The Edelman-LinkedIn data reinforces this point: at any moment, 95% of B2B buyers are out of market. Reach metrics ignore the 95%. Trust metrics serve them.
The implication for any professional building a platform is uncomfortable. A post that earns ten thoughtful comments from people in the target market is worth more than a post that earns a thousand reactions from people who will never hire you. Vanity metrics flatter; pipeline does not lie.
Practical Implications for Leaders
The 2025 Edelman Trust Barometer found that 68% of respondents now distrust business leaders, and that grievance toward institutions has reached historic highs. In that environment, the leaders who retain credibility tend to do three things differently.
- Publish judgment, not summaries. Anyone can curate. Few can render a clear point of view. Decision-makers want to know what you think, not what the field thinks.
- Repeat your themes. Harvard Business School's Jill Avery and Rachel Greenwald, in their work on building a personal brand, show that brands form through consistent narrative across many touchpoints. The professional who returns to two or three core ideas every month becomes known for them. The professional who chases topics becomes forgettable.
- Optimize for the person who will not respond.
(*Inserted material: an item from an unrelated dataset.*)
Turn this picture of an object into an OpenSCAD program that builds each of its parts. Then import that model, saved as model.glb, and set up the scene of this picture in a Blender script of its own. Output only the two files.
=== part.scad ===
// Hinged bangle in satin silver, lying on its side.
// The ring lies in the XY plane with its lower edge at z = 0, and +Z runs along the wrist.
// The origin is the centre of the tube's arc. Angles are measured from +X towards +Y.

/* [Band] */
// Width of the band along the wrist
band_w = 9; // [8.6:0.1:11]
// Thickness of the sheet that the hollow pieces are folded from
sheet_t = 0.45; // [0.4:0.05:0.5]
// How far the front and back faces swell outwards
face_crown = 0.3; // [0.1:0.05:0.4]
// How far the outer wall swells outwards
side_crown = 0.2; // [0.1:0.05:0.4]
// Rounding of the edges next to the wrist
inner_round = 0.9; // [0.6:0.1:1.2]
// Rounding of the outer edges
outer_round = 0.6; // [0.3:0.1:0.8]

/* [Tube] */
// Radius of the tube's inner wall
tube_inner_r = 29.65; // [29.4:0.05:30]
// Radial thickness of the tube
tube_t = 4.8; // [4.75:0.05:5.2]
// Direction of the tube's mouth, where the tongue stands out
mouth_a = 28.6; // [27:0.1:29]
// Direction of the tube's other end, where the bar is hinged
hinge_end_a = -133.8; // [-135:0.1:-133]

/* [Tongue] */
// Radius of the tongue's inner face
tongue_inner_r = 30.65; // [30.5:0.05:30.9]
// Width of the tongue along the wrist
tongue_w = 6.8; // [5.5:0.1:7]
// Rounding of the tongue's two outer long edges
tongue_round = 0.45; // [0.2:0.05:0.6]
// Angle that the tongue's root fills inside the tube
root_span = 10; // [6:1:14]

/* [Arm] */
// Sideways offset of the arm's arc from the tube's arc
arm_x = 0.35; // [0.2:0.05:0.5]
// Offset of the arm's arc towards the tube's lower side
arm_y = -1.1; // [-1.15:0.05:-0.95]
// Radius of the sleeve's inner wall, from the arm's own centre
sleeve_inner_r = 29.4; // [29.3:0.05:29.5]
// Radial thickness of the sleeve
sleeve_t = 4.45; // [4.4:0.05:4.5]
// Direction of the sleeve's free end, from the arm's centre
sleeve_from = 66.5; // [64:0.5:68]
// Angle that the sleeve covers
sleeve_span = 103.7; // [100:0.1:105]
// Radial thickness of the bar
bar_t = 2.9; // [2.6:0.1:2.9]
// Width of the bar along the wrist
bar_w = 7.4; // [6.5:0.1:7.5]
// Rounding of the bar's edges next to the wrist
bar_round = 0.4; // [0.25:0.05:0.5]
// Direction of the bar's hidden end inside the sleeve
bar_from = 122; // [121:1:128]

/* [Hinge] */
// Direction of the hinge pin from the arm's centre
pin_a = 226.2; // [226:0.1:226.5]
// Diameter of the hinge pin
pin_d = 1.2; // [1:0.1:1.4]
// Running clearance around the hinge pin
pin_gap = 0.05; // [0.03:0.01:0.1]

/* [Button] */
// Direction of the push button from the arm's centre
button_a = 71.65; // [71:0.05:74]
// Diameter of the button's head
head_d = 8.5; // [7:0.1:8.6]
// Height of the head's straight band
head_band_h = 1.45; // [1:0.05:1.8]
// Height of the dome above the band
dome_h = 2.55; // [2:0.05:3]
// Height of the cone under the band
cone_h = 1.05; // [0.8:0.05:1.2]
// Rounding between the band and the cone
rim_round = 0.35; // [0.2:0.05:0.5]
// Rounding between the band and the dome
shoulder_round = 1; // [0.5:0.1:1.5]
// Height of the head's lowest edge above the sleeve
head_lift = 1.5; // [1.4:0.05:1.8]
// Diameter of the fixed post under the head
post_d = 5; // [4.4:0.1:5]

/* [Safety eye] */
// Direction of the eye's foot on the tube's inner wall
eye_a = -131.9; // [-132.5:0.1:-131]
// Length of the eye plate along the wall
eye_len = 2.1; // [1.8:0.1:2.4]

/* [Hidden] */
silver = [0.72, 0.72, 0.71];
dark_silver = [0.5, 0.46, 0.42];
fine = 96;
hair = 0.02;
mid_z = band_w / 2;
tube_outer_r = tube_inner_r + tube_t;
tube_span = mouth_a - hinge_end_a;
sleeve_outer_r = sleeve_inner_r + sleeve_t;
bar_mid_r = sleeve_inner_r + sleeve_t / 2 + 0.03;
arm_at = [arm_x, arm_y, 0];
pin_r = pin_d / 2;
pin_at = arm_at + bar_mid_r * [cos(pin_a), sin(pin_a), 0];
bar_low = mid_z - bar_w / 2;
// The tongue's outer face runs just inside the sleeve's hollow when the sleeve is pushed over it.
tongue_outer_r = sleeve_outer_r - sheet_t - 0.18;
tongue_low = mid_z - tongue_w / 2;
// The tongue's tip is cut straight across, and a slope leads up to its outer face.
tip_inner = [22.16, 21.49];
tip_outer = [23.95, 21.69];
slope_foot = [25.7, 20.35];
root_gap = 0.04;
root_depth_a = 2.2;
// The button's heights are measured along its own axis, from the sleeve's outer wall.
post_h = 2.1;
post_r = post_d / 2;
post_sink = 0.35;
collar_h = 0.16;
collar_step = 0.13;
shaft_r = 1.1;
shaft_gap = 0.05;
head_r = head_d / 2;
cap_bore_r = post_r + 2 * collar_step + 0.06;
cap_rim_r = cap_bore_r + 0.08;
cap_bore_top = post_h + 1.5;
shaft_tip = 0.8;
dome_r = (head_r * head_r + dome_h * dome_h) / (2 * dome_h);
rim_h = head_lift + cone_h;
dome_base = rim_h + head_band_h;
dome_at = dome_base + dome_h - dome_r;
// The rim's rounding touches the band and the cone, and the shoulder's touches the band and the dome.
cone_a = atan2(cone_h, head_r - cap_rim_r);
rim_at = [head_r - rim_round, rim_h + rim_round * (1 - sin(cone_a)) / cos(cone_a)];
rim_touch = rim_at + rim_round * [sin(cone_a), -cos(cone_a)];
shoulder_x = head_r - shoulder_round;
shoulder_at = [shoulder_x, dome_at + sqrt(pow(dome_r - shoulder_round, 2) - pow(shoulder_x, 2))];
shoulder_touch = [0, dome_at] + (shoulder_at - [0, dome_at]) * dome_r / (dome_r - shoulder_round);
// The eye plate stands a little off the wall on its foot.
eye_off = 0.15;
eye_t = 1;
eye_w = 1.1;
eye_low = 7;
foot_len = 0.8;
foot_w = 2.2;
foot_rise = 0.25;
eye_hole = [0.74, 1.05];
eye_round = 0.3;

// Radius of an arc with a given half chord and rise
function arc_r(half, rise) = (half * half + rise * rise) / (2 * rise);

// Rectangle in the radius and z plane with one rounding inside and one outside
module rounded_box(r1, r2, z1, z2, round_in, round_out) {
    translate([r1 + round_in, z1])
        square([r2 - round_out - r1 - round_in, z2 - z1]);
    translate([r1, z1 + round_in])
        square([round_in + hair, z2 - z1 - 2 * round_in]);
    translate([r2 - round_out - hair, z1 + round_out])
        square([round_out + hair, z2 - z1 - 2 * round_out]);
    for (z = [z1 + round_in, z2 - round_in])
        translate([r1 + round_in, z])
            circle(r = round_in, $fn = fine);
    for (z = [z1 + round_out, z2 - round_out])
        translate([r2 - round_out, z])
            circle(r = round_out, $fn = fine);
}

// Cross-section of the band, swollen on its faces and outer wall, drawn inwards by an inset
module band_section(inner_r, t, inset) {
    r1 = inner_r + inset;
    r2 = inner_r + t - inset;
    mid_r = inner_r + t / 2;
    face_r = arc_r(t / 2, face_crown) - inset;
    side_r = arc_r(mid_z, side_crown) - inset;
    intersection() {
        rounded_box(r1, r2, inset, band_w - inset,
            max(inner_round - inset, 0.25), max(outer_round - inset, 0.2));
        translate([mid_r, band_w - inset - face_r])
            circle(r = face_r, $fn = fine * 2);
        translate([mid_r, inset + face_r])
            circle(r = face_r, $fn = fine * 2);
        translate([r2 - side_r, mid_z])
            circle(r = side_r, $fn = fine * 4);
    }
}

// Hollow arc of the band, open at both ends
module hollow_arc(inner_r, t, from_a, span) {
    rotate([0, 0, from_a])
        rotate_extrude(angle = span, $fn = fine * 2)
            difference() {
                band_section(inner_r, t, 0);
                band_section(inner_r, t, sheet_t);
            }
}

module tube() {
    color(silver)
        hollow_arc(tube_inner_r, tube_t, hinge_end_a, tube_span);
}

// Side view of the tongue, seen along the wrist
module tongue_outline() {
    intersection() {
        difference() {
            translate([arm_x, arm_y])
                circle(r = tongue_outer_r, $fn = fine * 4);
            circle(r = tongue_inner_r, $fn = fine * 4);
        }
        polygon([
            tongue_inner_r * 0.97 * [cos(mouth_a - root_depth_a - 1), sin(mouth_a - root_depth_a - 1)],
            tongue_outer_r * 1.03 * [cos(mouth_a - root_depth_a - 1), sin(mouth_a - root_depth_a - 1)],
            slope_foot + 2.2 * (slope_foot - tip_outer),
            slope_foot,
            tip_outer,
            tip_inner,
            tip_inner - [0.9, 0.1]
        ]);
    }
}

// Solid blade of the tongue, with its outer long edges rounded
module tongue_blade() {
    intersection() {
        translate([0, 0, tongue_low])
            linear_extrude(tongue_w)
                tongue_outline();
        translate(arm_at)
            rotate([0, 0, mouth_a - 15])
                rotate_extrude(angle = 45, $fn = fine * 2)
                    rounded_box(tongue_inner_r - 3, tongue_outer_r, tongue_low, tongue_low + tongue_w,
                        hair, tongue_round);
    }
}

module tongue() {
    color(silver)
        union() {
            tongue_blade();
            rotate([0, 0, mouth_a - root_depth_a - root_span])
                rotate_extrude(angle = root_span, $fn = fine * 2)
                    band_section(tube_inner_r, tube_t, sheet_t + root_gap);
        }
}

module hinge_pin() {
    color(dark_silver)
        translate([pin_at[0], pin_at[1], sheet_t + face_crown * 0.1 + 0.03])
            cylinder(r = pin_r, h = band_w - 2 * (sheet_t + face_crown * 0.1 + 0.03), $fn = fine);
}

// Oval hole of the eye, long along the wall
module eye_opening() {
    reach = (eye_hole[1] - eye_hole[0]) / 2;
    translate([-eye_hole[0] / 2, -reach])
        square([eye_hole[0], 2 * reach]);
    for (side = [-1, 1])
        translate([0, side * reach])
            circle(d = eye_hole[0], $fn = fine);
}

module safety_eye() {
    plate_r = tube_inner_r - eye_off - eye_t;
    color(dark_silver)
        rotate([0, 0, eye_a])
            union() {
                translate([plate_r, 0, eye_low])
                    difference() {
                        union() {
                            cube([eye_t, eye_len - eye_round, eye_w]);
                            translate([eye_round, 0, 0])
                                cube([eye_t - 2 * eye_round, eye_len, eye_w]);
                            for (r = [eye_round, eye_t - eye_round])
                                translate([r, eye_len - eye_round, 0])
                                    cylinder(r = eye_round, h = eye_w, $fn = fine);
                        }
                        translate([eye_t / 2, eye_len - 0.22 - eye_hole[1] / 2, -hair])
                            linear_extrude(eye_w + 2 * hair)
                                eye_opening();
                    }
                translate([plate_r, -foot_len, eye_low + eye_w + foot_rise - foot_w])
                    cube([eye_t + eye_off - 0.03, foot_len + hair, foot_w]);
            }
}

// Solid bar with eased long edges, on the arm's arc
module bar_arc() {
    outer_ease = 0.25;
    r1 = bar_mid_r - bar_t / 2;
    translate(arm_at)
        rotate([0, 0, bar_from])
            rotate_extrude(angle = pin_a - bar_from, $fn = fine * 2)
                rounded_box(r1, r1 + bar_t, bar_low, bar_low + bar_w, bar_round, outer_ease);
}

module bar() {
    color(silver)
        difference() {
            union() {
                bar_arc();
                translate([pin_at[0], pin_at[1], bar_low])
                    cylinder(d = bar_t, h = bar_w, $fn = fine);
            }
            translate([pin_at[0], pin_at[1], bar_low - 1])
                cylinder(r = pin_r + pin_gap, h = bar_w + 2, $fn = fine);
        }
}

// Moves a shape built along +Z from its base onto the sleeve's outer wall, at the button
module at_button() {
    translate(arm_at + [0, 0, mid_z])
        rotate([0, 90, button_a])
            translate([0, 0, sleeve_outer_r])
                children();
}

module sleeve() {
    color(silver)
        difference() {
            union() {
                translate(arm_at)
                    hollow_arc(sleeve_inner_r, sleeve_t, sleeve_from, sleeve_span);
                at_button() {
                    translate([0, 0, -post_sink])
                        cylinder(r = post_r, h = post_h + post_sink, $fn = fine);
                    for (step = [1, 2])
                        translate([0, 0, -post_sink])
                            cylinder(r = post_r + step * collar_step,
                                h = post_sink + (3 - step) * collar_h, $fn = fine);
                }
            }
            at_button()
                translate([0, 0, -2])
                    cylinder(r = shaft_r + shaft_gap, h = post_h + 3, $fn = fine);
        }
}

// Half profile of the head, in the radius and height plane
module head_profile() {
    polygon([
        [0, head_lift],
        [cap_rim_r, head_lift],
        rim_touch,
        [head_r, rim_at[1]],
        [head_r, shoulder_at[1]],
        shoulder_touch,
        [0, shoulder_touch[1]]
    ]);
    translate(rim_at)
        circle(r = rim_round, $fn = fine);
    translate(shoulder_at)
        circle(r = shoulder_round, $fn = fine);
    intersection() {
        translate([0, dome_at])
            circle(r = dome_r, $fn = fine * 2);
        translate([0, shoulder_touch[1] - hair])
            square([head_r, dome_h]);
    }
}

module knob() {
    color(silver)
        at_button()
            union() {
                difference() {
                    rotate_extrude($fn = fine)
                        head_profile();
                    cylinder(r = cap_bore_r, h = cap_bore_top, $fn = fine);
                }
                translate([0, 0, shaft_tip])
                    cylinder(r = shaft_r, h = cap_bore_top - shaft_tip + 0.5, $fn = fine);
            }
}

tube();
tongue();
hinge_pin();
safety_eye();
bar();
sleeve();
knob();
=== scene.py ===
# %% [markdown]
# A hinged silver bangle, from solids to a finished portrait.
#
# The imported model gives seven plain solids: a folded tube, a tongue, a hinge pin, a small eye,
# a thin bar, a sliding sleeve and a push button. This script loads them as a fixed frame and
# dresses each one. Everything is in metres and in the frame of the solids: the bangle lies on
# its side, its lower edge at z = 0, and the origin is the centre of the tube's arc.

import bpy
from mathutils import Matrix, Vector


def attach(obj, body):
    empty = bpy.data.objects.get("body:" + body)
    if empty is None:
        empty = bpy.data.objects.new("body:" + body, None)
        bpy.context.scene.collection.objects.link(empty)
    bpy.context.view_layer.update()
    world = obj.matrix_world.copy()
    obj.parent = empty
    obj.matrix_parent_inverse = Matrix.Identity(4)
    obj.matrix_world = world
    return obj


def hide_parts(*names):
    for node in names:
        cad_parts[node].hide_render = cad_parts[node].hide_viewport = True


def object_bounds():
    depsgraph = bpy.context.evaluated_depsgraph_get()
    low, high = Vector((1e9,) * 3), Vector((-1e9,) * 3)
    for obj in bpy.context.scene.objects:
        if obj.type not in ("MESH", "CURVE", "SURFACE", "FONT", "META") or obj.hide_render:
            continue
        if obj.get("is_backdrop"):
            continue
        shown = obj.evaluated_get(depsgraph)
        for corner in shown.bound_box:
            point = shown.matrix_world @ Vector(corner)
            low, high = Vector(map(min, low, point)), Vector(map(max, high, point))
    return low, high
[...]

The reader who matters is rarely the loudest one. Write to the decision-maker who is silently building a file on you.
The Closing Math
Influence is the slow accumulation of credibility in the minds of people who matter, paid out years later in opportunities you did not chase. The professional who internalizes this stops counting impressions and starts counting outcomes: the speaking inquiry, the warm introduction, the inbound message from someone who has been reading for two years and finally needs what you do.
Reach gets you noticed. Trust gets you hired. The first is loud. The second is permanent.